3.      As características cognitivas de alunos jovens e adultos: trata-se da especificidade do modo de aprender das pessoas jovens e adultas, possuidoras de estilos cognitivos próprios, na medida em que, ao se recolocarem na escola, carregam consigo ampla bagagem experiencial e modos de pensar bastante próprios. O desafio deste processo está em integrar os saberes adquiridos em sua experiência de vida com os conteúdos escolares. Há necessidade de aprofundamento das pesquisas no campo da psicologia do adulto.
Além dessas três ideias-força, Ribeiro (1999) também aponta para outros aspectos necessários para se repensar a formação do educador de jovens e adultos. Um deles é a necessidade de buscar novas formas de organização do espaço-tempo e novos meios de aprendizagem e progressão. Isto porque a EJA ainda é muito pautada pela mesma sistemática de organização das escolas e turmas regulares, desconsiderando, por exemplo, o tempo menor que pessoas adultas possuem para a dedicação aos estudos.

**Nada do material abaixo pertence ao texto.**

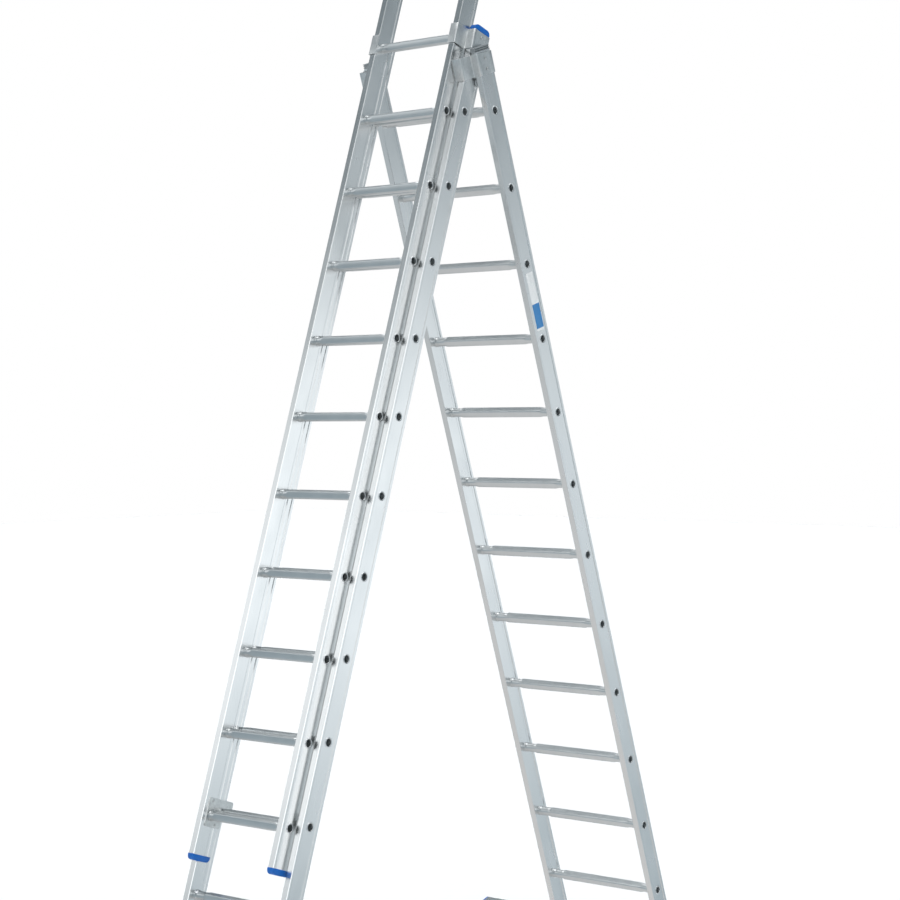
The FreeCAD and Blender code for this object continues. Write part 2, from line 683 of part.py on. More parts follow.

Seria necessário, desta forma, pensar modalidades adequadas às condições de vida destes sujeitos, como a flexibilização da frequência, tendo o devido cuidado para que a modalidade não descambe para uma individualização exagerada ou para modalidades de atendimento não presenciais, que desvalorizam o trabalho com conteúdos atitudinais e as interações sociais entre os educandos. O risco realçado pela autora é o de que a flexibilidade resulte em posturas laxistas e no barateamento dessa modalidade educativa.
As reflexões de Ribeiro (1999) neste artigo contribuem de forma fundamental para sistematização do conjunto de práticas e saberes minimamente articulados em torno de princípios, objetivos e outros elementos comuns na educação de jovens e adultos. Este conjunto é passível de ser organizado como conteúdo da formação inicial dos educadores e fonte para seu aperfeiçoamento profissional por meio da formação continua. Deste modo, o artigo aborda naquela data uma questão pouco investigada pela academia até a atualidade: a formação de professores da EJA e os saberes necessários para a construção do desenho ideal de formação. Em síntese, entre estes saberes e princípios, é preciso considerar a matriz freireana e o paradigma da educação popular, como elementos fundantes da EJA no Brasil, além das necessidades básicas de aprendizagem e saberes funcionais à vida cotidiana dos adultos e suas especificidades nos modos de aprender.

Referências:
RIBEIRO, Vera Masagão. A formação de educadores e a constituição da educação de jovens e adultos como campo pedagógico. Educação & Sociedade, ano XX, n. 68, dezembro, 1999.



[1] Termo utilizado pela autora: enfatiza as dimensões culturais da criação dos filhos, distinguindo-as da dimensão biológica da maternidade.